Police tried to stop them at several points and had waylaid some of the cars and arrested several leaders, but the convoy was continuing southward, Qureshi said by phone.

The protest caravan is expected to take about three days, and Bhutto's party forecast that thousands of supporters would join en route.

Police initially said they ramped up security around Bhutto due to intelligence that a suicide bomber was planning to attack her in Lahore.

Bhutto was targeted by an Oct. 18 suicide attack on a homecoming procession in the southern city of Karachi as she returned from years in exile. She was unscathed, but the blast killed 145 others.

She was put under house arrest in Islamabad Friday to prevent her from addressing a rally in the nearby city of Rawalpindi, where authorities issued similar warnings.

With Musharraf losing popularity due to growing disaffection with military rule, U.S. officials encouraged him to reconcile with Bhutto in hope of keeping a U.S.-friendly administration in control of the nuclear-armed nation where militants are orchestrating attacks inside the country and across the border in Afghanistan.

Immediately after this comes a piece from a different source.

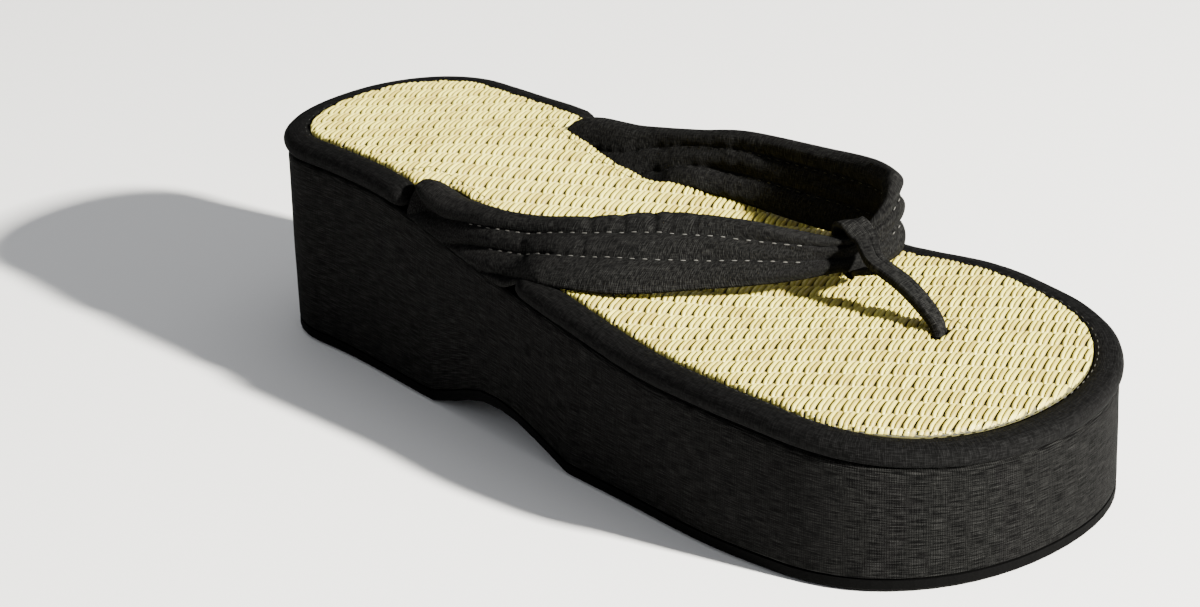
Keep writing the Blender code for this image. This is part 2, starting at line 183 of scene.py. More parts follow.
# The strap from its lateral root, through the toe loop and round to its medial root. Each
# edge has its share of the length, of the sole's half width there (negative on the lateral
# side) and of STRAP_RISE above the rim. A seated edge goes down to the top of the wedge.
SEATED = None
Section = namedtuple("Section", "top outer inner pleats")
STRAP = (
    Section((0.288, -0.84, 0.02), (0.286, -0.92, SEATED), (0.286, -0.78, SEATED), 0.6),
    Section((0.292, -0.83, 0.15), (0.289, -0.97, SEATED), (0.293, -0.70, SEATED), 0.9),
    Section((0.306, -0.83, 0.19), (0.306, -0.98, SEATED), (0.314, -0.66, SEATED), 1.2),
    Section((0.348, -0.83, 0.20), (0.348, -0.98, SEATED), (0.353, -0.65, SEATED), 1.8),
    Section((0.400, -0.79, 0.33), (0.402, -0.98, SEATED), (0.402, -0.66, SEATED), 2.7),
    Section((0.448, -0.71, 0.44), (0.452, -0.98, SEATED), (0.452, -0.74, SEATED), 3.35),
    Section((0.496, -0.58, 0.57), (0.494, -0.95, 0.06), (0.492, -0.80, 0.05), 3.0),
    Section((0.570, -0.30, 0.81), (0.557, -0.78, 0.16), (0.562, -0.68, 0.13), 3.0),
    Section((0.620, -0.12, 0.87), (0.618, -0.42, 0.26), (0.624, -0.31, 0.22), 3.0),
    Section((0.660, 0.04, 0.82), (0.668, -0.11, 0.31), (0.668, 0.00, 0.27), 3.0),
    Section((0.685, 0.21, 0.70), (0.699, 0.11, 0.36), (0.691, 0.24, 0.31), 3.0),
    Section((0.695, 0.29, 0.70), (0.708, 0.20, 0.36), (0.700, 0.32, 0.31), 3.0),
    Section((0.698, 0.46, 0.95), (0.706, 0.43, 0.26), (0.693, 0.48, 0.23), 3.0),
    Section((0.690, 0.58, 1.22), (0.697, 0.62, 0.22), (0.684, 0.58, 0.19), 3.0),
    Section((0.652, 0.71, 1.19), (0.660, 0.76, 0.20), (0.654, 0.67, 0.17), 3.0),
    Section((0.590, 0.82, 1.02), (0.580, 0.76, 0.18), (0.580, 0.65, 0.13), 3.0),
    Section((0.475, 0.91, 0.73), (0.500, 0.80, 0.11), (0.500, 0.63, 0.07), 3.0),
    Section((0.415, 0.90, 0.50), (0.442, 0.96, 0.05), (0.442, 0.54, 0.03), 3.0),
    Section((0.372, 0.88, 0.35), (0.398, 0.98, SEATED), (0.398, 0.46, SEATED), 2.9),
    Section((0.330, 0.85, 0.22), (0.345, 0.98, SEATED), (0.355, 0.46, SEATED), 1.8),
    Section((0.292, 0.80, 0.15), (0.300, 0.98, SEATED), (0.300, 0.53, SEATED), 1.2),
    Section((0.270, 0.72, 0.08), (0.272, 0.94, SEATED), (0.272, 0.54, SEATED), 0.9),
    Section((0.264, 0.66, 0.02), (0.264, 0.80, SEATED), (0.264, 0.58, SEATED), 0.6),
)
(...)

Extinguishing that prospect puts further strain on Musharraf's relations with Washington, which is pressing him loudly to lift the emergency to ensure that elections are fair. It also wants him to quit his army post.

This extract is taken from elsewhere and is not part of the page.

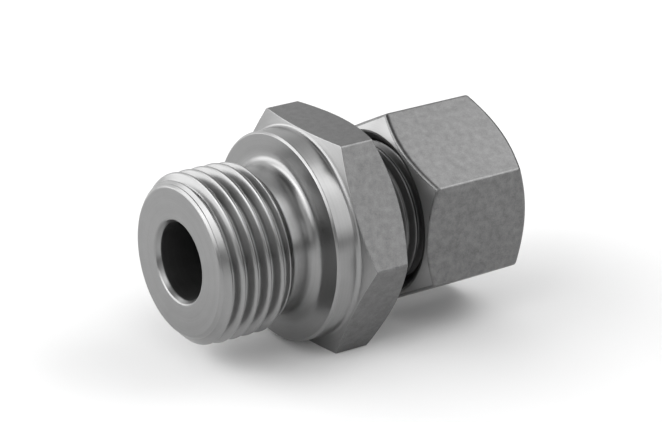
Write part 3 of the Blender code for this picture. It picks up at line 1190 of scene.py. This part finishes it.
@dataclass
class Studio:
    """The pale floor, the soft light and the camera.

    Attributes:
        target: the point that the camera looks at.
        azimuth: camera's angle round the object, 0 looking along +Y, in degrees.
        elevation: camera's angle above the horizon, in degrees.
        roll: camera's turn about its own line of sight, in degrees.
        distance: camera's distance from the target.
        lens: focal length in millimetres, on the sensor below.
        sensor: sensor width in millimetres.
        reach: nearest and furthest distances that the camera sees.
        floor_size: side of the floor.
        floor_colour: colour of the floor, where 1 is white.
        floor_rough: roughness of the floor.
        room: brightness of the room's walls.
        glows: the soft patches of light on them.
    """

    target: tuple[float, float, float] = (-0.212 * MM, -0.378 * MM, 15.282 * MM)
    azimuth: float = -35.86
    elevation: float = 22.446
    roll: float = 1.163
    distance: float = 341.4 * MM
    lens: float = 152.2
    sensor: float = 36.0
    reach: tuple[float, float] = (0.01, 100.0)
    floor_size: float = 8.0
    floor_colour: float = 0.86
    floor_rough: float = 0.9
    room: float = 0.08
    # Each glow's azimuth, elevation, width, height and strength, in that order.
    glows: tuple[Glow, ...] = (
        Glow(-56, 37, 41, 16, 4.0),
        Glow(-50, 8, 55, 20, 3.3),
        Glow(89, 56, 50, 32, 1.0),
        Glow(105, 46, 27, 19, 2.8),
        Glow(143, 26, 24, 23, 1.9),
        Glow(-146, 59, 36, 19, 1.0),
        Glow(7, 23, 43, 39, 1.2),
        Glow(-100, 34, 31, 26, 2.9),
        Glow(-162, 28, 38, 24, 0.8),
    )

    def camera(self) -> None:
        """Set the camera at the photograph's angle.

        It stands back from the target by its distance, and its right and up are turned by the
        roll about that line.
        """
        a, e, r = np.radians([self.azimuth, self.elevation, self.roll])
        back = np.array([np.sin(a) * np.cos(e), -np.cos(a) * np.cos(e), np.sin(e)])
        right = np.cross([0, 0, 1], back)
        right = right / np.linalg.norm(right)
        up = np.cross(back, right)
        right, up = np.cos(r) * right + np.sin(r) * up, np.cos(r) * up - np.sin(r) * right
        place = np.array(self.target) + self.distance * back
        data = bpy.data.cameras.new("camera")
        data.lens = self.lens
        data.sensor_width = self.sensor
        data.clip_start, data.clip_end = self.reach
        camera = bpy.data.objects.new("camera", data)
        bpy.context.scene.collection.objects.link(camera)
        matrix = np.eye(4)
        matrix[:3] = np.stack([right, up, back, place], axis=1)
        camera.matrix_world = Matrix(matrix.tolist())
        bpy.context.scene.camera = camera

    def floor(self) -> None:
        """Lay the floor at the height of the object's lowest point, which is 0."""
        half = self.floor_size / 2
        mesh = bpy.data.meshes.new("floor")
        mesh.from_pydata([(-half, -half, 0), (half, -half, 0), (half, half, 0), (-half, half, 0)],
                         [], [(0, 1, 2, 3)])
        floor = bpy.data.objects.new("floor", mesh)
        bpy.context.scene.collection.objects.link(floor)
        material, _, shader = new_surface("pale_floor")
        shader.inputs["Base Color"].default_value = (self.floor_colour,) * 3 + (1,)
        shader.inputs["Roughness"].default_value = self.floor_rough
        shader.inputs["Specular IOR Level"].default_value = 0.0
        floor.data.materials.append(material)

    def world(self) -> None:
        """Light the room: even walls, and the soft patches on them."""
        world = bpy.data.worlds.new("room")
        world.use_nodes = True
        nodes = Nodes(world.node_tree)
        seen = nodes.add("ShaderNodeTexCoord").outputs["Generated"]
        way = nodes.feed(nodes.add("ShaderNodeVectorMath", operation="NORMALIZE"), seen)
        light = self.room
        for glow in self.glows:
            light = nodes.math("ADD", light, glow.shine(nodes, way))
        walls = nodes.feed(nodes.add("ShaderNodeBackground"), light)
        nodes.feed(nodes.add("ShaderNodeOutputWorld"), walls)
        bpy.context.scene.world = world

    def build(self) -> None:
        """Set up the camera, the floor and the room."""
        bpy.context.scene.view_settings.view_transform = "Standard"
        self.camera()
        self.floor()
        self.world()
        log.info("studio: floor, walls with %d soft lights, and camera", len(self.glows))


def dress(piece: bpy.types.Object, body: str, node: str,
          materials: Sequence[bpy.types.Material]) -> None:
    """Give a piece its finishes and tie it to the frame.

    Args:
        piece: the piece.
        body: the body that it rides on.
        node: the node of the model that it stands for.
        materials: its materials, in the order of the finishes.
    """
    for material in materials:
        piece.data.materials.append(material)
    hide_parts(node)
    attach(piece, body)
    log.info("%s stands for %s on body %s", piece.name, node, body)


def main() -> None:
    """Build the pieces, dress them and set up the studio."""
    logging.basicConfig(level=logging.INFO, format="%(name)s: %(message)s")
    body_low, body_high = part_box("stud_body")
    ring_low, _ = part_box("cutting_ring")
    nut_low, nut_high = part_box("union_nut")
    axis = Axis(body_low.x, (body_low.z + body_high.z) / 2)
    lathe = Lathe(axis)
    stud_body = StudBody(lathe)
    ring = CuttingRing(lathe, ring_low.x - axis.start)
    nut = UnionNut(lathe, nut_low.x - axis.start, nut_high.x - axis.start, stud_body.tube_thread())
    effects = SteelEffects(axis)
    finishes = [STEEL[finish].make(effects) for finish in Finish]
    dress(stud_body.build(), "body", "stud_body", finishes)
    dress(ring.build(), "ring", "cutting_ring", finishes)
    dress(nut.build(), "nut", "union_nut", finishes)
    Studio().build()


if __name__ == "__main__":
    main()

Musharraf, who took power in a 1999 coup and became a key U.S. ally in fighting al Qaeda and Taliban, has set no time limit for the emergency which has also resulted in a ban on rallies and the blacking out of independent TV networks.

He signaled Sunday that he wanted to hold the elections with the restrictions in place, raising major doubts over whether the vote could be credible.

The emergency came shortly before the Supreme Court was due to rule on the legality of Musharraf's recent re-election for a new presidential term, and critics say it was a tactic to oust independent-minded judges and prolong his eight-year rule.